STOCK brokers and investors have voiced concern over stock exchanges decision to shift stocks to Trade-to-Trade (T) segment and vice versa on a regular basis and said that the stock exchanges and SEBI should inform investors the reason for shifting or removing stocks to T segment.

This follows the various decisions by the stock exchanges in the last six months, where they have either shifted the stocks or removed them from the T segment.

The last change done by BSE was on March 9 in which 25 stocks were shifted to T segment and 172 removed from this segment.

The inclusion or deletion of stocks in T segment impacts their stock price. For instance, the inclusion of a stock in T group leads to fall in price and exclusion leads to rise in the stock price.

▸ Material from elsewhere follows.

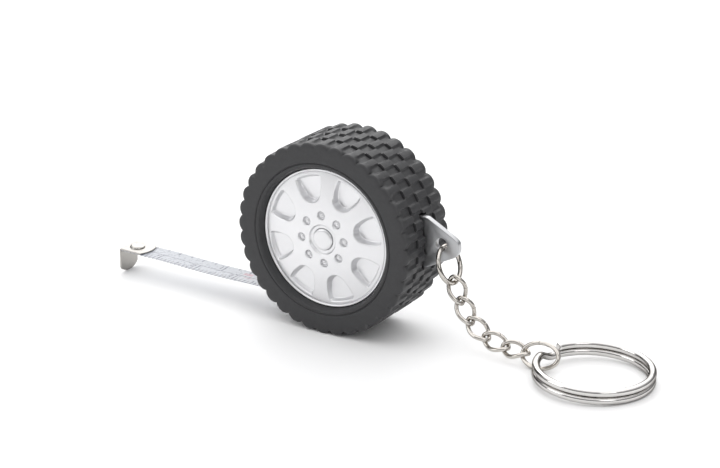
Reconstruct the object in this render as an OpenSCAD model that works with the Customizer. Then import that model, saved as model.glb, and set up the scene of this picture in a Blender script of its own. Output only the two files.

In T segment, an investor is not allowed the netting facility and this leads to possibility of low stock price manipulation.

Mr V.K. Sharma, Head of Research, Anagram Stock Broking said, "Regulators have the right to move swiftly in the case of emergencies, it would be in larger investors interest if the logic behind the action being taken is also informed."

Another broker, with large retail clients, said "such drastic measures (shifting to T group) were necessary when there was fear that rally in the small stocks could kill the broader market rally. There is no such fear now. In fact most of these stocks were out of the rally in November itself sensing that the rules are built against them".